- _TASK DETAILS_:
Quote, without change, all of the lines that follow.
== DATASET SECTION
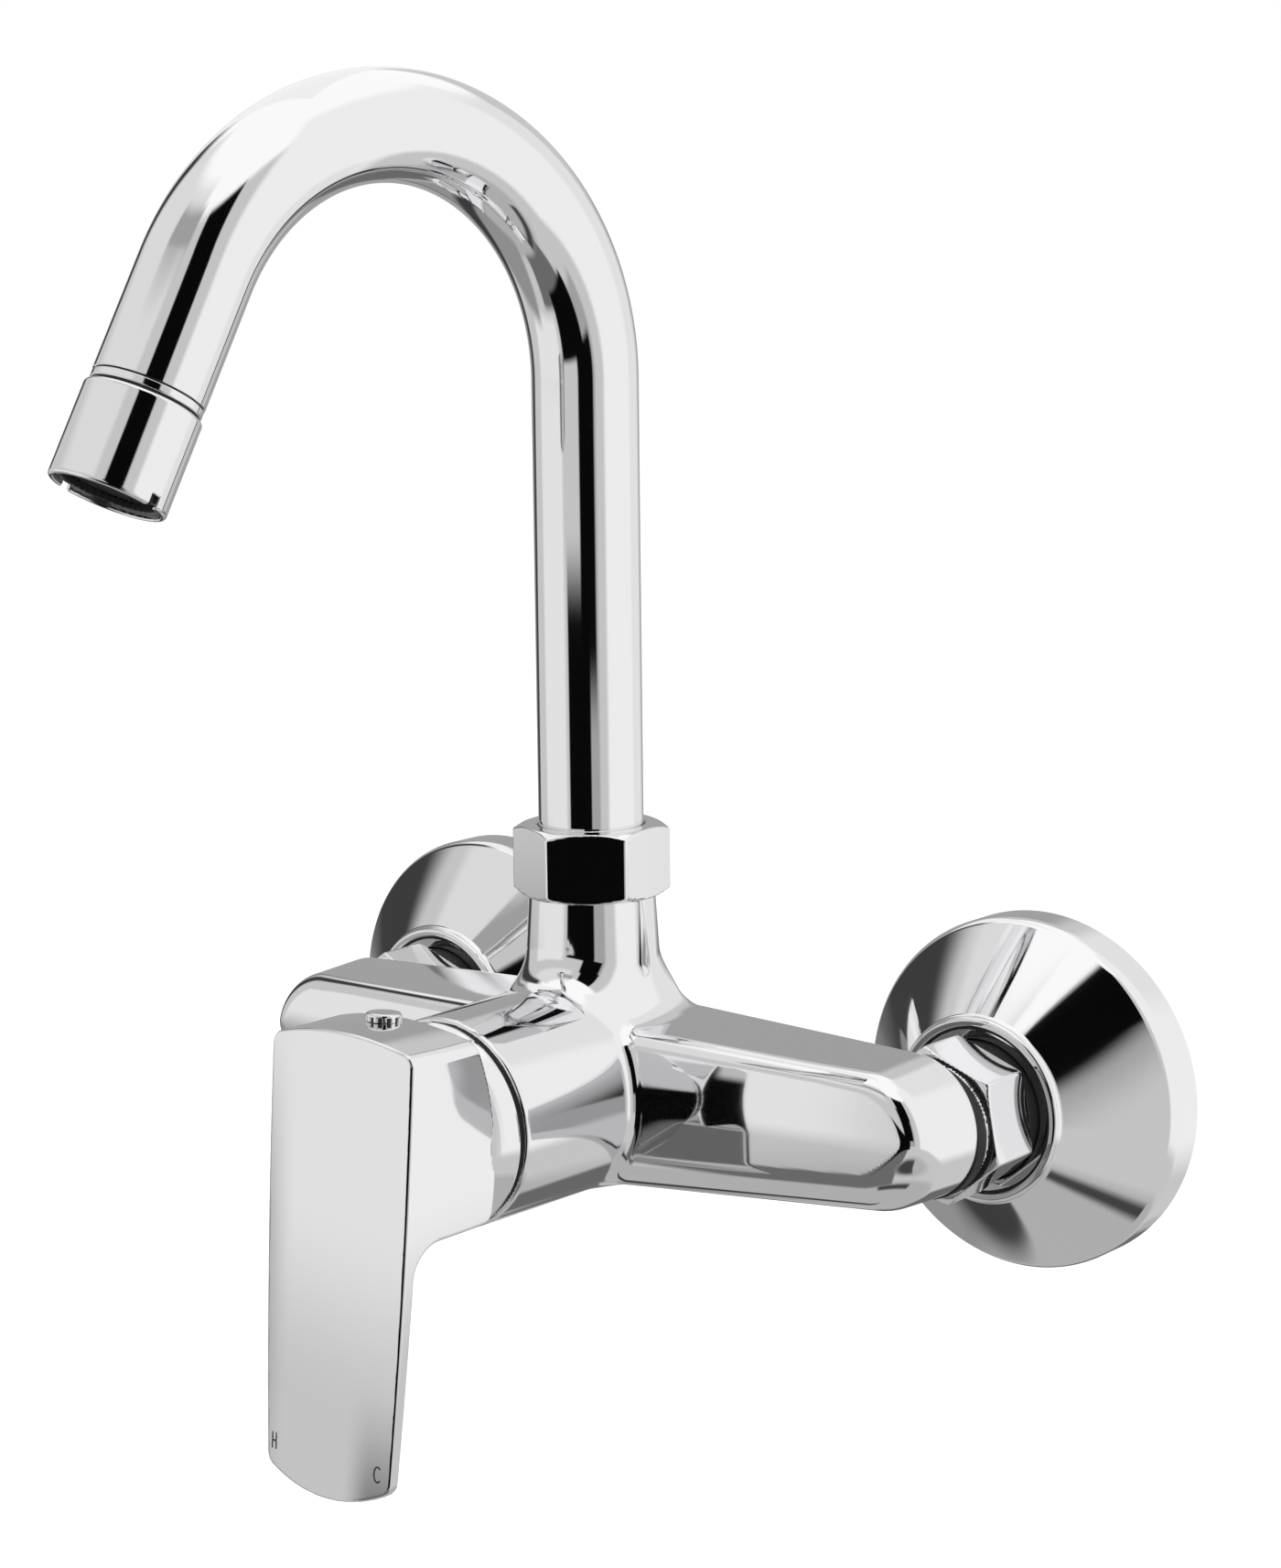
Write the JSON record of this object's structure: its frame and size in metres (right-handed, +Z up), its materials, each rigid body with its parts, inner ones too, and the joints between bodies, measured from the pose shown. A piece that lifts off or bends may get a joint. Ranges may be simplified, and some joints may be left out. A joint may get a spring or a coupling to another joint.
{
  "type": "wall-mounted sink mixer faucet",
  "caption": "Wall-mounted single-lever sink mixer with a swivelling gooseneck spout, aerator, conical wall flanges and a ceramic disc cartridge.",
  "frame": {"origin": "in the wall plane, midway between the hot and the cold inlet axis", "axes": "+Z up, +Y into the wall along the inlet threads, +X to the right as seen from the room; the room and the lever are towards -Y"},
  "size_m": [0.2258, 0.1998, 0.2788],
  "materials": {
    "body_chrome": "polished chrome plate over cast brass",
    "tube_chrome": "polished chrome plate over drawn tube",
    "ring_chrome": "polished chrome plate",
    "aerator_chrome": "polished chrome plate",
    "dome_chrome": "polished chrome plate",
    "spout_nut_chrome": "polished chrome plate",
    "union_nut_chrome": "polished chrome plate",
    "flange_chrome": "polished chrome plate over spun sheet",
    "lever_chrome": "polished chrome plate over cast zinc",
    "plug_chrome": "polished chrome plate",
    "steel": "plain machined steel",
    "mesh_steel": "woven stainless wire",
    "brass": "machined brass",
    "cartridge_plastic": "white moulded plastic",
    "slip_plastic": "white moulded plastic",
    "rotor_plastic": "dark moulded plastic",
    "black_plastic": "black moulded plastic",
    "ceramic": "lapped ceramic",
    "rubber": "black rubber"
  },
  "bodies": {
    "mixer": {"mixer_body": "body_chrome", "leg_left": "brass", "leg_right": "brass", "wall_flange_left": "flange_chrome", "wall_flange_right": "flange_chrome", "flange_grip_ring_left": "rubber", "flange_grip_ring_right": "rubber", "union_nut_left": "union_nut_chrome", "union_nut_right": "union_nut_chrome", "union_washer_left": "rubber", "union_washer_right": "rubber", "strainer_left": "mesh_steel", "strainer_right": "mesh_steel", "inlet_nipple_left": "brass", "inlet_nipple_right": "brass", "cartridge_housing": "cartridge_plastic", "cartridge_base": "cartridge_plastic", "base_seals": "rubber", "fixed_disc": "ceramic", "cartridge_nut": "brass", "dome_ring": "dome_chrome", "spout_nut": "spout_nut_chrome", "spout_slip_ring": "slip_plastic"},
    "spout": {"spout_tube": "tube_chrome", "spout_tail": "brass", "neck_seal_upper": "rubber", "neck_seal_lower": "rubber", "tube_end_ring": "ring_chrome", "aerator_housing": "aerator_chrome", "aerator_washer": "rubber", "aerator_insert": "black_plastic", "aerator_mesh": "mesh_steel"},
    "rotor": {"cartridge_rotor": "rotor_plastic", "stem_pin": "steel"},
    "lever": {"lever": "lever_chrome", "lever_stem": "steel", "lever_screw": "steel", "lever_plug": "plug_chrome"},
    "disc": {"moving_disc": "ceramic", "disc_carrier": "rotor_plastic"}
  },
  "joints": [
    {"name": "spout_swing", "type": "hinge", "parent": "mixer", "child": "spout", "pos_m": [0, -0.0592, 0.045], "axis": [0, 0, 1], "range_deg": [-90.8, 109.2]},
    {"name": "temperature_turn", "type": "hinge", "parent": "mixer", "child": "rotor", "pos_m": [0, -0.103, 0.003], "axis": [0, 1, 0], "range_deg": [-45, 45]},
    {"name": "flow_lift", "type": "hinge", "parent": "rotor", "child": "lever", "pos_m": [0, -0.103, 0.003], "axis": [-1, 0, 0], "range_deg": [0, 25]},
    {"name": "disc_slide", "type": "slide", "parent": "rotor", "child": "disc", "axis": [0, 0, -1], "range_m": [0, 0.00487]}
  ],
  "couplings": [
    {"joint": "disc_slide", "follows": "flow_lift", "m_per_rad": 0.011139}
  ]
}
====
- _WRITTEN ANSWER_:
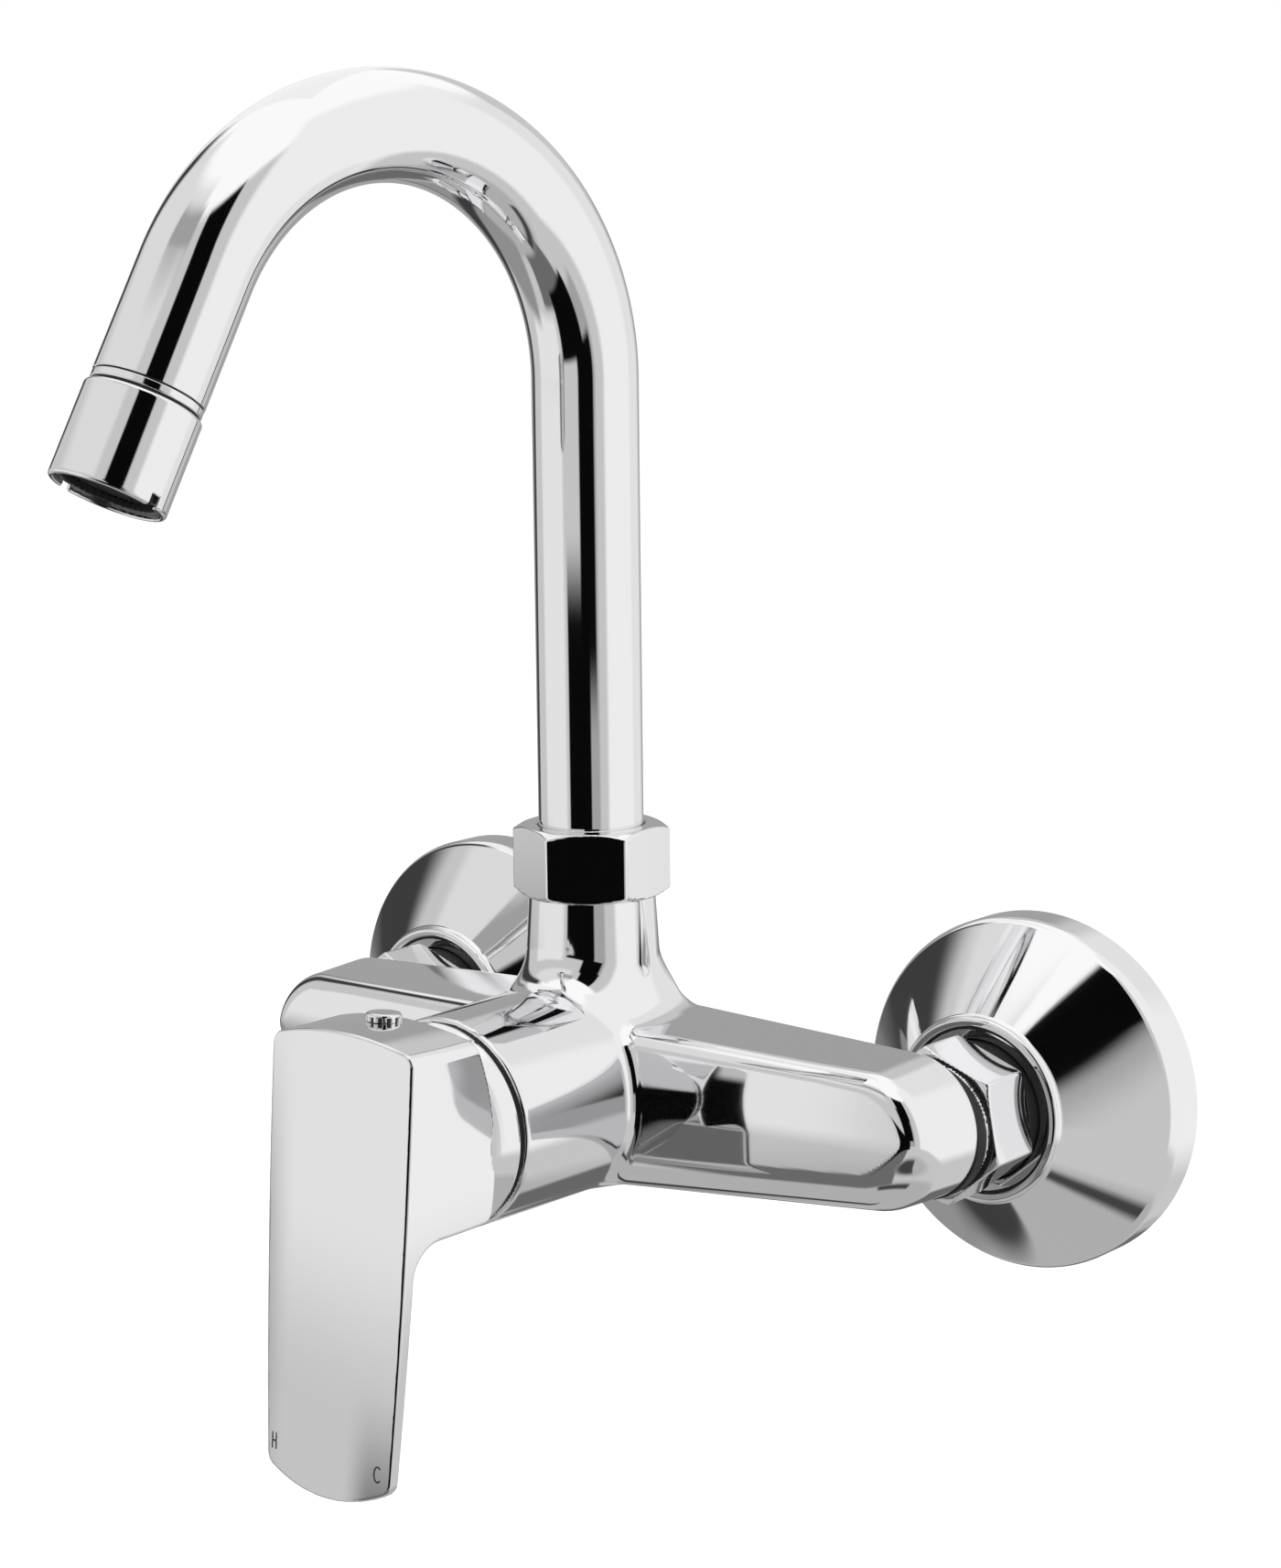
Write the JSON record of this object's structure: its frame and size in metres (right-handed, +Z up), its materials, each rigid body with its parts, inner ones too, and the joints between bodies, measured from the pose shown. A piece that lifts off or bends may get a joint. Ranges may be simplified, and some joints may be left out. A joint may get a spring or a coupling to another joint.
{
  "type": "wall-mounted sink mixer faucet",
  "caption": "Wall-mounted single-lever sink mixer with a swivelling gooseneck spout, aerator, conical wall flanges and a ceramic disc cartridge.",
  "frame": {"origin": "in the wall plane, midway between the hot and the cold inlet axis", "axes": "+Z up, +Y into the wall along the inlet threads, +X to the right as seen from the room; the room and the lever are towards -Y"},
  "size_m": [0.2258, 0.1998, 0.2788],
  "materials": {
    "body_chrome": "polished chrome plate over cast brass",
    "tube_chrome": "polished chrome plate over drawn tube",
    "ring_chrome": "polished chrome plate",
    "aerator_chrome": "polished chrome plate",
    "dome_chrome": "polished chrome plate",
    "spout_nut_chrome": "polished chrome plate",
    "union_nut_chrome": "polished chrome plate",
    "flange_chrome": "polished chrome plate over spun sheet",
    "lever_chrome": "polished chrome plate over cast zinc",
    "plug_chrome": "polished chrome plate",
    "steel": "plain machined steel",
    "mesh_steel": "woven stainless wire",
    "brass": "machined brass",
    "cartridge_plastic": "white moulded plastic",
    "slip_plastic": "white moulded plastic",
    "rotor_plastic": "dark moulded plastic",
    "black_plastic": "black moulded plastic",
    "ceramic": "lapped ceramic",
    "rubber": "black rubber"
  },
  "bodies": {
    "mixer": {"mixer_body": "body_chrome", "leg_left": "brass", "leg_right": "brass", "wall_flange_left": "flange_chrome", "wall_flange_right": "flange_chrome", "flange_grip_ring_left": "rubber", "flange_grip_ring_right": "rubber", "union_nut_left": "union_nut_chrome", "union_nut_right": "union_nut_chrome", "union_washer_left": "rubber", "union_washer_right": "rubber", "strainer_left": "mesh_steel", "strainer_right": "mesh_steel", "inlet_nipple_left": "brass", "inlet_nipple_right": "brass", "cartridge_housing": "cartridge_plastic", "cartridge_base": "cartridge_plastic", "base_seals": "rubber", "fixed_disc": "ceramic", "cartridge_nut": "brass", "dome_ring": "dome_chrome", "spout_nut": "spout_nut_chrome", "spout_slip_ring": "slip_plastic"},
    "spout": {"spout_tube": "tube_chrome", "spout_tail": "brass", "neck_seal_upper": "rubber", "neck_seal_lower": "rubber", "tube_end_ring": "ring_chrome", "aerator_housing": "aerator_chrome", "aerator_washer": "rubber", "aerator_insert": "black_plastic", "aerator_mesh": "mesh_steel"},
    "rotor": {"cartridge_rotor": "rotor_plastic", "stem_pin": "steel"},
    "lever": {"lever": "lever_chrome", "lever_stem": "steel", "lever_screw": "steel", "lever_plug": "plug_chrome"},
    "disc": {"moving_disc": "ceramic", "disc_carrier": "rotor_plastic"}
  },
  "joints": [
    {"name": "spout_swing", "type": "hinge", "parent": "mixer", "child": "spout", "pos_m": [0, -0.0592, 0.045], "axis": [0, 0, 1], "range_deg": [-90.8, 109.2]},
    {"name": "temperature_turn", "type": "hinge", "parent": "mixer", "child": "rotor", "pos_m": [0, -0.103, 0.003], "axis": [0, 1, 0], "range_deg": [-45, 45]},
    {"name": "flow_lift", "type": "hinge", "parent": "rotor", "child": "lever", "pos_m": [0, -0.103, 0.003], "axis": [-1, 0, 0], "range_deg": [0, 25]},
    {"name": "disc_slide", "type": "slide", "parent": "rotor", "child": "disc", "axis": [0, 0, -1], "range_m": [0, 0.00487]}
  ],
  "couplings": [
    {"joint": "disc_slide", "follows": "flow_lift", "m_per_rad": 0.011139}
  ]
}